Remitió informaciones veraces que permitieron en Asuntos Exteriores estar al tanto, e incluso sacar en el semanario que era su órgano más cercano, Mundo, un editorial con el título ‘¿Guerra en el Pacífico?’ el mismo domingo en el que los japoneses atacaban Pearl Harbour. No sólo eso, Méndez de Vigo también fue quien informó a su colega norteamericano, Joseph Grew, del estallido de la guerra. Al enterarse de la noticia por la radio, Méndez de Vigo fue a confirmarlo a la vecina Embajada de Estados Unidos, adonde llegó Grew al poco tiempo de una reunión a la que había sido convocado en el Ministerio de Exteriores, en la que simplemente fue informado de la ruptura de relaciones.

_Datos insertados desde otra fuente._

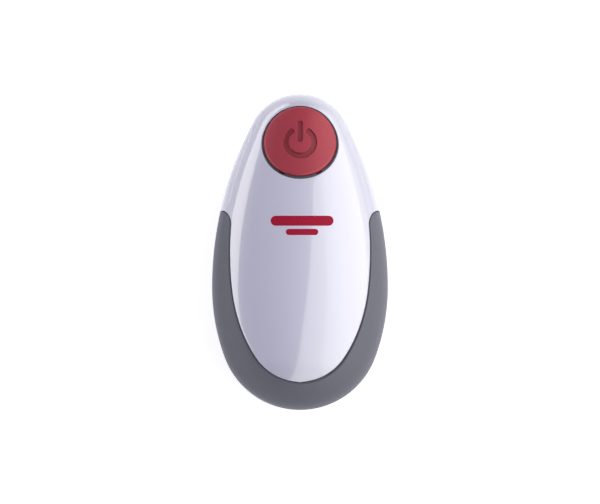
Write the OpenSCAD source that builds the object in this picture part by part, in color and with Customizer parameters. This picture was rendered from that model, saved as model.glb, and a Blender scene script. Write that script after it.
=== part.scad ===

Tras escuchar al colega español y preguntar sobre ello, sólo le pudieron informar oficialmente del comienzo de la guerra pasada una hora. El embajador español lo contaba en el mes de mayo de 1942, en el único despacho que pudo mandar a España (dentro de una valija donde los japoneses metieron joyas para financiar el espionaje en EE UU, que después sacaron los estadounidenses y entregaron al embajador en Washington), para explicar hasta qué punto el Ministerio de Exteriores estaba marginado de las decisiones. Ante Pearl Harbour hubo todo tipo de actitudes. Incluso dentro del Gobierno, que empezó apoyando a Japón y acabó queriendo declararle la guerra.